Acteur significatif de la photographie de la seconde moitié du XIXe siècle, Alphonse Terpereau (1839-1897) a eu une activité marquée par la commande publique. C’est cette part que déploie la thèse de Florent Miane, qui se présente d’emblée comme l’alliance d’un projet descriptif exceptionnel, inséré dans un cadre spéculatif ambitieux.
De ses recherches longues et patientes dans les multiples institutions publiques où sont conservées les bribes de l’œuvre de Terpereau, Miane a rapporté un matériau dont la richesse tient à la précision du détail. Dans la relation minutieuse de cette enquête, plutôt que de suivre le penchant traditionnel de la monographie pour la focalisation individuelle, l’auteur a le génie de conserver le paysage complexe et foisonnant. L’œuvre est restituée dans l’épaisseur contextuelle des dossiers qui la constituent, dont on peut suivre les cheminements autonomes, les logiques particulières: celle de la restauration d’une église, effectuée sous la direction de l’architecte Abadie, celle du percement d’une nouvelle voie à Bordeaux, projet de la direction des travaux publics, ou encore celle de la construction des facultés de médecine ou de sciences, dont il faut signifier l’ampleur politique et économique.

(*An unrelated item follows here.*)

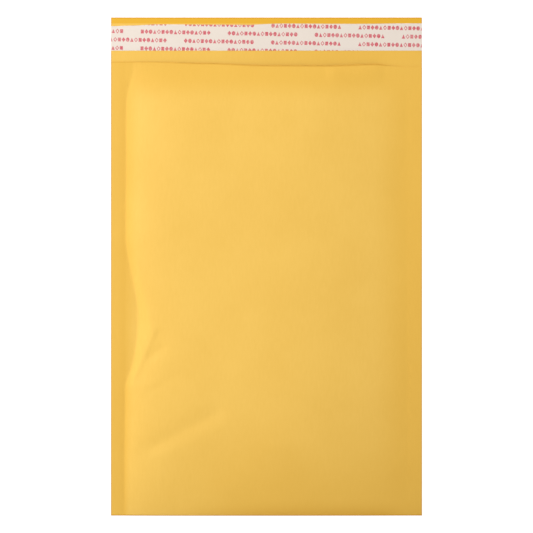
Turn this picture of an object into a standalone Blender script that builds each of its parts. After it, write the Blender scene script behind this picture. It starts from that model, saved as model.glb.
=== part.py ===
"""Padded envelope: a kraft paper pouch lined with bubble film, with a peel-and-seal flap.

Blender 4.5 script, metres, +Z up. The empty envelope lies on its back with its flap open.
X runs across the pouch, +Y points from the bottom fold towards the flap, and z = 0 is the
surface that it lies on. The origin is on that surface, under the middle of the envelope.

A place along the pouch is given as its run: the distance from the bottom fold's outer edge.
"""

import math

import bmesh
import bpy

MM = 0.001

# Outer sizes.
WIDTH = 240 * MM
POUCH = 350 * MM  # bottom fold to the flap's root, along the back panel
FLAP = 34.5 * MM  # flap's root to its free edge
LENGTH = POUCH + FLAP
BOTTOM_Y = -LENGTH / 2
SEAM = 11 * MM  # width of each pressed side seam

# Stock.
PAPER = 0.16 * MM  # kraft paper of 100 g per square metre
BUBBLES = 2.0 * MM  # bubble film, flat film to the crowns of its bubbles
WELD = 0.3 * MM  # both layers of film, crushed and fused in a seam
GLUE = 0.1 * MM
RELEASE_PAPER = 0.08 * MM
GAP = 0.3 * MM  # kept between pieces that touch, and between the two layers of the lining

# Heights of the front panel's outer face above the resting surface.
SEAM_HEIGHT = 2 * PAPER + 2 * GAP + WELD
FOLD_HEIGHT = 3.4 * MM
CROWN_HEIGHT = 10.6 * MM
MOUTH_DIP = 2.8 * MM  # how far the front panel sinks again by the time it reaches the mouth
RISE_RUN = 120 * MM  # the front panel climbs from the fold to its full height over this run
DIP_RUN = 230 * MM  # and starts to sink towards the mouth here

# Ends of the pieces along the pouch.
MOUTH_RUN = 347.5 * MM  # the front panel ends a little short of the flap's root
LINING_START = 1.3 * MM
LINING_END = 335 * MM  # the film stops short of the mouth, and plain paper goes on
HOLLOW_START = 6 * MM  # the lining's own fold lies below this run
HOLLOW_HALF_WIDTH = 106.5 * MM
LINING_INSET = 0.5 * MM

# Closure on the flap, measured from the flap's free edge.
RELEASE_MARGIN = 4.6 * MM
RELEASE_WIDTH = 21 * MM
GLUE_WIDTH = 15 * MM
GLUE_INSET = 2 * MM  # bare paper beyond each end of the glue

# Shape of the panel: a flat-topped arch between the seams, and its rise and dip lengthways.
ARCH_POWER = 6.0
ARCH_ROOT = 0.5
RISE_POWER = 2.2
DIP_POWER = 9.0

FOLD_STEPS = 6
HALF_ACROSS_STEPS = 9
FRONT_STEPS = 16


def arch(x):
    """Height of the cross-section at x, from 0 in the seams to 1 in the middle."""
    share = min(1.0, abs(x) / (WIDTH / 2 - SEAM))
    return (1 - share**ARCH_POWER) ** ARCH_ROOT


def spine(run):
    """Height of the front panel along the envelope's middle line."""
    climbed = 1 - (1 - min(1.0, run / RISE_RUN)) ** RISE_POWER
    sunk = max(0.0, (run - DIP_RUN) / (MOUTH_RUN - DIP_RUN)) ** DIP_POWER
    return FOLD_HEIGHT + (CROWN_HEIGHT - FOLD_HEIGHT) * climbed - MOUTH_DIP * sunk


def front_height(x, run):
    """Height of the front panel's outer face."""
    return SEAM_HEIGHT + (spine(run) - SEAM_HEIGHT) * arch(x)


def lining_top(x, run):
    """Height of the lining's outer face, kept clear of the paper where that is steep too."""
    return front_height(abs(x) + GAP, run) - PAPER - GAP


def lining_bottom(_x, _run):
    return PAPER + GAP


def layer_thickness(x, run):
    """One layer of bubble film: full, or crushed where the pouch is too thin for both."""
    room = lining_top(x, run) - lining_bottom(x, run) - GAP
    return min(BUBBLES, room / 2)


def hollow_top(x, run):
    return lining_top(x, run) - layer_thickness(x, run)


def hollow_bottom(x, run):
    return lining_bottom(x, run) + layer_thickness(x, run)


def across_stations(half_width, seam_line):
    """Places across the envelope, closer together where the arch is steep."""
    half = []
    for step in range(HALF_ACROSS_STEPS + 1):
        turn = math.pi / 2 * step / HALF_ACROSS_STEPS
        half.append(seam_line * math.sin(turn))
    if half_width > seam_line:
        half.append(half_width)
    return [-x for x in reversed(half[1:])] + half


def along_stations(start, end):
    """Runs from start to end, closer together near the bottom fold and the mouth."""
    stations = []
    for step in range(FRONT_STEPS + 1):
        eased = (1 - math.cos(math.pi * step / FRONT_STEPS)) / 2
        share = 0.5 * step / FRONT_STEPS + 0.5 * eased
        stations.append(start + (end - start) * share)
    return stations


def sheet_path(x):
    """Points (y, z) along the paper's outer face, from the flap's edge round to the mouth."""
    radius = front_height(x, 0.0) / 2
    back = [
        (-BOTTOM_Y, 0.0),
        (BOTTOM_Y + POUCH, 0.0),
        (BOTTOM_Y + POUCH / 2, 0.0),
        (BOTTOM_Y + 2 * FOLD_HEIGHT, 0.0),
    ]
    fold = []
    for step in range(FOLD_STEPS):
        turn = math.pi * step / FOLD_STEPS
        y = BOTTOM_Y + radius - radius * math.sin(turn)
        fold.append((y, radius - radius * math.cos(turn)))
    front = []
    for run in along_stations(radius, MOUTH_RUN):
        front.append((BOTTOM_Y + run, front_height(x, run)))
    return back + fold + front


def new_object(name, mesh, collection):
    """Writes a bmesh to a new object in the collection."""
    data = bpy.data.meshes.new(name)
    mesh.to_mesh(data)
    mesh.free()
    obj = bpy.data.objects.new(name, data)
    collection.objects.link(obj)
    return obj


def grid(across, along):
    """A flat bmesh grid, and a list of its vertices with their station numbers."""
    mesh = bmesh.new()
    columns = len(across) - 1
    rows = len(along) - 1
    bmesh.ops.create_grid(mesh, x_segments=columns, y_segments=rows, size=1)
    numbered = []
    for vert in mesh.verts:
        column = round((vert.co.x + 1) / 2 * columns)
        row = round((vert.co.y + 1) / 2 * rows)
        numbered.append((vert, column, row))
    return mesh, numbered


def slab(name, across, runs, underside, topside, collection):
    """A closed body over a rectangle of stations, between two height functions."""
    mesh, numbered = grid(across, runs)
    for vert, column, row in numbered:
        vert.co = (across[column], runs[row], 0.0)
    raised = bmesh.ops.extrude_face_region(mesh, geom=mesh.faces[:], use_keep_orig=True)
    upper = {item for item in raised["geom"] if isinstance(item, bmesh.types.BMVert)}
    for vert in mesh.verts:
        x, run = vert.co.x, vert.co.y
        height = topside if vert in upper else underside
        vert.co = (x, BOTTOM_Y + run, height(x, run))
    bmesh.ops.recalc_face_normals(mesh, faces=mesh.faces[:])
    return new_object(name, mesh, collection)


def strip(name, length, width, thickness, height, collection):
    """A flat strip across the flap, centred on the closure's middle line."""
    mesh = bmesh.new()
    bmesh.ops.create_cube(mesh, size=1)
    bmesh.ops.scale(mesh, vec=(length, width, thickness), verts=mesh.verts[:])
    obj = new_object(name, mesh, collection)
    middle = -BOTTOM_Y - RELEASE_MARGIN - RELEASE_WIDTH / 2
    obj.location = (0.0, middle, height + thickness / 2)
    return obj


def material(name, colour, roughness, metallic=0.0, alpha=1.0):
    """A Principled material of one colour (linear red, green, blue)."""
    made = bpy.data.materials.new(name)
    made.use_nodes = True
    shader = made.node_tree.nodes["Principled BSDF"]
    shader.inputs["Base Color"].default_value = (*colour, 1.0)
    shader.inputs["Roughness"].default_value = roughness
    shader.inputs["Metallic"].default_value = metallic
    shader.inputs["Alpha"].default_value = alpha
    return made


def kraft_cover(collection):
    """The paper: back panel, flap and front panel, one sheet folded at the bottom."""
    across = across_stations(WIDTH / 2, WIDTH / 2 - SEAM)
    rows = len(sheet_path(0.0))
    mesh, numbered = grid(across, range(rows))
    paths = [sheet_path(x) for x in across]
    for vert, column, row in numbered:
        y, z = paths[column][row]
        vert.co = (across[column], y, z)
    obj = new_object("kraft_cover", mesh, collection)
    wall = obj.modifiers.new("paper", "SOLIDIFY")
    wall.thickness = PAPER
    wall.offset = -1.0
    wall.use_even_offset = True
    obj.data.materials.append(material("golden_kraft", (0.80, 0.45, 0.09), 0.55))
    return obj


def bubble_lining(collection, cutters):
    """The bubble film: one web folded at the bottom and fused along both side seams."""
    seam_line = WIDTH / 2 - SEAM
    across = across_stations(WIDTH / 2 - LINING_INSET, seam_line)
    runs = along_stations(LINING_START, LINING_END)
    obj = slab("bubble_lining", across, runs, lining_bottom, lining_top, collection)
    across = across_stations(HOLLOW_HALF_WIDTH, HOLLOW_HALF_WIDTH)
    runs = along_stations(HOLLOW_START, LINING_END + HOLLOW_START)
    hollow = slab("pouch_hollow", across, runs, hollow_bottom, hollow_top, cutters)
    hollow.hide_render = True
    hollow.display_type = "WIRE"
    cut = obj.modifiers.new("pouch", "BOOLEAN")
    cut.operation = "DIFFERENCE"
    cut.solver = "EXACT"
    cut.object = hollow
    film = material("polyethylene_film", (0.85, 0.87, 0.88), 0.2, alpha=0.6)
    obj.data.materials.append(film)
    return obj


def closure(collection):
    """The glue strip on the flap and the release paper that covers it."""
    glue_height = PAPER + GAP
    glue_length = WIDTH - 2 * GLUE_INSET
    glue = strip("glue_strip", glue_length, GLUE_WIDTH, GLUE, glue_height, collection)
    glue.data.materials.append(material("hot_melt_glue", (0.75, 0.66, 0.42), 0.3))
    paper_height = glue_height + GLUE + GAP
    cover = strip(
        "release_paper", WIDTH, RELEASE_WIDTH, RELEASE_PAPER, paper_height, collection
    )
    cover.data.materials.append(material("siliconised_paper", (0.86, 0.82, 0.79), 0.35))
    return glue, cover


def new_collection(name):
    made = bpy.data.collections.new(name)
    bpy.context.scene.collection.children.link(made)
    return made


def main():
    for obj in list(bpy.data.objects):
        bpy.data.objects.remove(obj)
    envelope = new_collection("padded_envelope")
    cutters = new_collection("cutters")
    kraft_cover(envelope)
    bubble_lining(envelope, cutters)
    closure(envelope)


main()
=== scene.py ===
"""Looks for the padded envelope: its paper, lining, closure, and a plain studio.

Everything is in metres in the frame's own axes: X across from seam to seam, +Y from the bottom
fold towards the flap's edge, +Z up. A place along the pouch is a run, its distance from the
bottom fold's outer edge.
"""

import logging
import math
from dataclasses import dataclass
from enum import Enum

import bmesh
import bpy
from mathutils import Matrix, Vector, noise


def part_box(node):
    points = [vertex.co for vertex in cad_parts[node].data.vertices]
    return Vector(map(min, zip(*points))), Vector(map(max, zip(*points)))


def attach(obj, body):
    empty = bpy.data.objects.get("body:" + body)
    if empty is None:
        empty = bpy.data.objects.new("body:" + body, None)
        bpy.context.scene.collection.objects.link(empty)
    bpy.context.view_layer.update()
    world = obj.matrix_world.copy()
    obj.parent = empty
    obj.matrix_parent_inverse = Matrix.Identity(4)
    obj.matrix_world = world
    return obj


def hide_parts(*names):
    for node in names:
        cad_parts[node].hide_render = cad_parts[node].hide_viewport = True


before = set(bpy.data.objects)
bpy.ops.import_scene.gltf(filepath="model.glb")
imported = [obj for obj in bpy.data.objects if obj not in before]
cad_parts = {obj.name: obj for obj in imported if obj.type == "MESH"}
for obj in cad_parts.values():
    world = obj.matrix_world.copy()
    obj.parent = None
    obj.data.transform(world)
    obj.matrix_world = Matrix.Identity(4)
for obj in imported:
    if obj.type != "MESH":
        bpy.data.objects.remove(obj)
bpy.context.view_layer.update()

MM = 0.001

SLACK_ROOM = 0.9 * MM  # kept free under the solid's top for creases and slack paper
FLAP_TO_MOUTH = 36.8 * MM  # from the flap's edge to the front panel's cut edge
log = logging.getLogger("padded_envelope")


class Slot(Enum):
    """Names of the four material slots."""

    KRAFT = "kraft_paper"
    FILM = "bubble_film"
    GLUE = "hot_melt_glue"
    RELEASE = "release_paper"


# ----------------------------------------------------------------------------------- helpers


def ease(value: float) -> float:
    """Turns 0 to 1 into 0 to 1 with level ends, and holds the ends outside that range.

    Args:
        value: Any number.

    Returns:
        The eased value, from 0 to 1.
    """
    held = min(1.0, max(0.0, value))
    return held * held * (3 - 2 * held)


def through(points: tuple[tuple[float, float], ...], place: float) -> float:
    """Reads a smooth line that passes through a few points.

    Args:
        points: (place, value) pairs, in rising order of place.
        place: Where to read it.

    Returns:
        The value there, held beyond both ends.
    """
    if place <= points[0][0]:
        return points[0][1]
    for (low, start), (high, end) in zip(points, points[1:]):
        if place <= high:
            return start + (end - start) * ease((place - low) / (high - low))
    return points[-1][1]


def stations(stretches: tuple[tuple[float, float, int], ...]) -> list[float]:
    """Lists places along a line, closer together where a stretch has more steps.

    Args:
        stretches: (start, end, steps) of each stretch, each starting where the last ended.

    Returns:
        The places in order.
    """
    places = [stretches[0][0]]
    for start, end, steps in stretches:
        for step in range(1, steps + 1):
            places.append(start + (end - start) * step / steps)
    return places


def linear(hex_colour: str) -> tuple[float, float, float, float]:
    """Turns an sRGB hex colour into a linear one with full alpha.

    Args:
        hex_colour: Such as "#f7c75e".

    Returns:
        Linear red, green, blue and an alpha of 1.
    """
    channels = []
    for start in (1, 3, 5):
        value = int(hex_colour[start : start + 2], 16) / 255
        channels.append(value / 12.92 if value <= 0.04045 else ((value + 0.055) / 1.055) ** 2.4)
    return (channels[0], channels[1], channels[2], 1.0)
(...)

Cette approche d’une grande originalité fait la force de la thèse, qui fait ressortir comme jamais auparavant la densité documentaire de l’outil photographique, d’autant plus puissant qu’il est considéré comme un modeste auxiliaire. En conservant la structure des dossiers, enrichie d’une information contextuelle précise, l’une des belles démonstrations qu’apporte ce travail est de montrer combien le document photographique constitue la trace, moins du réel ou de la vérité des faits, que des déterminations imposées par les circonstances de la commande. Ce que la photographie constitue, dans chacun des contextes explorés, est très précisément la fiction attendue par le commanditaire.
Il faut regretter que cette démonstration passionnante se déploie selon les contours parfois tortueux dessinés par les options théoriques de la thèse, étayées par des lectures datées. Fallait-il reprendre le concept d’utopie ou de polyfocalité, schèmes trop généraux et peu appropriés dans le cadre d’un récit appuyé sur la matérialité concrète de l’exploration des contextes? A plusieurs moments, le recours à des notions abstraites ou l’assertion de postulats semblent plaqués sur l’étude rigoureuse du matériau, produisant d’étranges effets de sidération.
Si elle présente l’avantage de permettre de déployer le paysage de la photographie documentaire, la méthode employée dans la thèse a toutefois pour conséquence paradoxale d’effacer le personnage Terpereau du récit. Plus encore que la quasi absence d’information biographique, on regrettera celle de l’exposé du cadre général de l’activité du photographe, dans laquelle la commande publique ne représentait qu’un pan. Que celui-ci ait été le seul à résister à la disparition aurait pourtant pu faire partie de l’interrogation sur le destin d’une œuvre et son interprétation.
Lors de la soutenance, le candidat a répondu avec beaucoup de finesse et de pertinence aux questions et objections soulevées. Une présence chaleureuse et une claire compréhension des enjeux ont permis de faire de la discussion un échange éclairé et fructueux. Il ne fait aucun doute qu’on se trouve devant un chercheur aux qualités rares et prometteuses.
- Florent Miane, Images d’architecture et imaginaires photographiques. L’œuvre d’Alphonse Terpereau dans le Midi de la France, thèse de doctorat d’histoire de l’art, université Bordeaux 3, sous la direction de Dominique Jarassé, soutenue le 27 novembre 2009 (jury: Laurent Baridon, André Gunthert, Dominique Jarassé, Michel Poivert, Pierre-Lin Rénié).